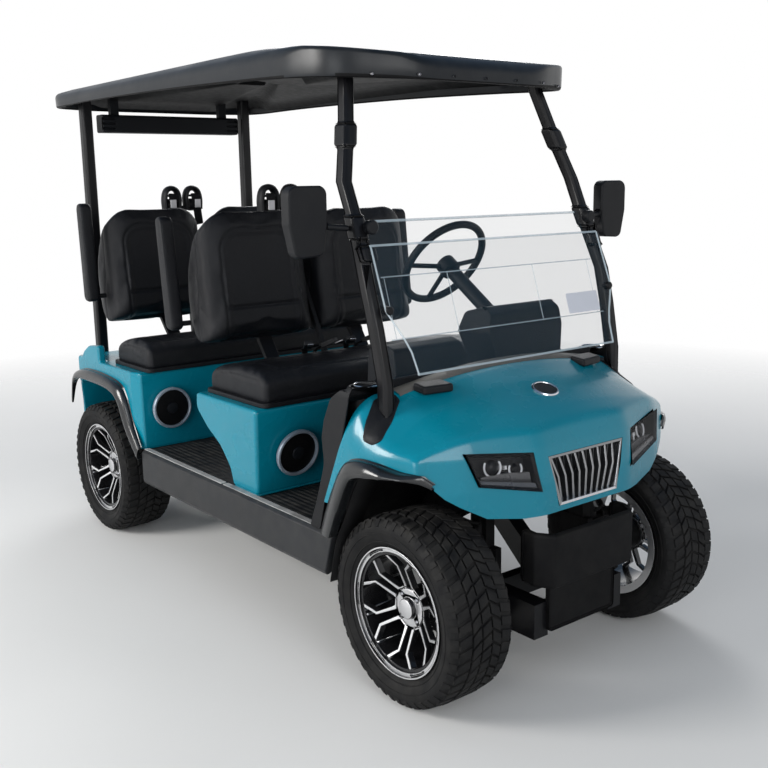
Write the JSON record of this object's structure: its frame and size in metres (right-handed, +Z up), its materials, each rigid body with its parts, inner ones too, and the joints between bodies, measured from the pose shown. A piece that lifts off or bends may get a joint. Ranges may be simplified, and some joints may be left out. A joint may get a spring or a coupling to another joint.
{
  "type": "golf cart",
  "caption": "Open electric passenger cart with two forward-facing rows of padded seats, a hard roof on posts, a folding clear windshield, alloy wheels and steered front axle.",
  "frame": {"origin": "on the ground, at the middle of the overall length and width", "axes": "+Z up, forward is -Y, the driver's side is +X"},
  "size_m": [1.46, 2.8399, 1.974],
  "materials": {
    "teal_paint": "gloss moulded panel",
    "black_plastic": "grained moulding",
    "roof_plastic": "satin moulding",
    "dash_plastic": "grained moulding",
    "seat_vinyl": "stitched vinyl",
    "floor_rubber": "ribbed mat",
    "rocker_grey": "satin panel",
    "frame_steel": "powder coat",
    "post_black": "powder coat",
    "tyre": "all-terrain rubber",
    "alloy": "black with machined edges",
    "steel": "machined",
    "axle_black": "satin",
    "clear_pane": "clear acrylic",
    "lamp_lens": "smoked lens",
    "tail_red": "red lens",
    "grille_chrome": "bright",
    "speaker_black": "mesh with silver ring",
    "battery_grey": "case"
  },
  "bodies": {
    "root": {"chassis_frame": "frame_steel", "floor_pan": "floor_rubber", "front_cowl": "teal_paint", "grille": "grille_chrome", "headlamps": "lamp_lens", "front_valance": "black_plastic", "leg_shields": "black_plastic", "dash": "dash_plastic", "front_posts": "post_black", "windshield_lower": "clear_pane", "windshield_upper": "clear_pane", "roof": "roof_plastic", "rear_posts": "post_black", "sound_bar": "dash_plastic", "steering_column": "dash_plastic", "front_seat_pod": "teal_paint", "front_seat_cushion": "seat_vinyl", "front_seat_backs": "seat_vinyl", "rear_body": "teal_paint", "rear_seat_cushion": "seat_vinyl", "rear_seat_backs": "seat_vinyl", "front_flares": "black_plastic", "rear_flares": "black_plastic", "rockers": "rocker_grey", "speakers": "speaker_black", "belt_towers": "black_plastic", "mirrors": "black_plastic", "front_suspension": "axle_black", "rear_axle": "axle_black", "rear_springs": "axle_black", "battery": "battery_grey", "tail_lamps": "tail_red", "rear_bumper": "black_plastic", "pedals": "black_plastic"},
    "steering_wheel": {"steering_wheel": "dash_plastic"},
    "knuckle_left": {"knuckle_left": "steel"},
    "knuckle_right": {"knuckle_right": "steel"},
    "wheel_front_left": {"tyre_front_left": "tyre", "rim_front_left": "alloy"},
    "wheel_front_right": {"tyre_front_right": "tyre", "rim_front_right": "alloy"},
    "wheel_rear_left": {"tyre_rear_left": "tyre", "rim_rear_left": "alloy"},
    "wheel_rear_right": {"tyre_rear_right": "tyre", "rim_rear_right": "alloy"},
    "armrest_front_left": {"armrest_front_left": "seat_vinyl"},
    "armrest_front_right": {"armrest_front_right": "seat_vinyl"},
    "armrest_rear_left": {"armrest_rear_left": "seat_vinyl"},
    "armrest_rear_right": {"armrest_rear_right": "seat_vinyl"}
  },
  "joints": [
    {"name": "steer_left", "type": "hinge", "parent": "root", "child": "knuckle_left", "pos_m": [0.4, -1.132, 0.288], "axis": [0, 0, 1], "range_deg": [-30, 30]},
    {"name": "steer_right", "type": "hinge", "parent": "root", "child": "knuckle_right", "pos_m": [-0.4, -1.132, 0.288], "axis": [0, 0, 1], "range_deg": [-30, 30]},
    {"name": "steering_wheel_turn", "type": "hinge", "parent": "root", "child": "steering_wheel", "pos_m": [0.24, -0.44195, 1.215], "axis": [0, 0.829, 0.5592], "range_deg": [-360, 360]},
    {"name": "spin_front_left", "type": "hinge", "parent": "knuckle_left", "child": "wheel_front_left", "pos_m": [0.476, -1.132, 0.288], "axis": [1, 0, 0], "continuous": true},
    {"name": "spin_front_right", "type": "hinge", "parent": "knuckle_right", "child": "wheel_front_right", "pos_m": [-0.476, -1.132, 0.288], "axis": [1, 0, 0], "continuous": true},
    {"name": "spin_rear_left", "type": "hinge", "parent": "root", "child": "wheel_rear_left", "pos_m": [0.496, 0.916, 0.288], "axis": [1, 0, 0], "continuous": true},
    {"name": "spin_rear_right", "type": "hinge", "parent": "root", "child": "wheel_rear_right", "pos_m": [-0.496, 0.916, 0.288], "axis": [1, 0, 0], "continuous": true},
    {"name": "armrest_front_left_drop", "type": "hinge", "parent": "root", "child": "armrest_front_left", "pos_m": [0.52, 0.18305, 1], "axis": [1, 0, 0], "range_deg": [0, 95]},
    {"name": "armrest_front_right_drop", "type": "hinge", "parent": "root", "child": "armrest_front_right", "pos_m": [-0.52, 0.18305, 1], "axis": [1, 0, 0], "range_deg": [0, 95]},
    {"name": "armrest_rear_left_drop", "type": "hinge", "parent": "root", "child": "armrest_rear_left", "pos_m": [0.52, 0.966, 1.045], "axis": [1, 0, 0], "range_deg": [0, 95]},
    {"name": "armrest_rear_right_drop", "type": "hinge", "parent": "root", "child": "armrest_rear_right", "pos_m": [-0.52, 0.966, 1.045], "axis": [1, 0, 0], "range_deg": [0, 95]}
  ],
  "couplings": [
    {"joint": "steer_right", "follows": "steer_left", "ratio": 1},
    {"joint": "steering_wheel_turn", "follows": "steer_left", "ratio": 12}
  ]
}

YOUR INSTRUCTIONS
Filter out every line that lacks the word "materials", and copy the rest.

ANSWER TO THIS PROBLEM
Write the JSON record of this object's structure: its frame and size in metres (right-handed, +Z up), its materials, each rigid body with its parts, inner ones too, and the joints between bodies, measured from the pose shown. A piece that lifts off or bends may get a joint. Ranges may be simplified, and some joints may be left out. A joint may get a spring or a coupling to another joint.
  "materials": {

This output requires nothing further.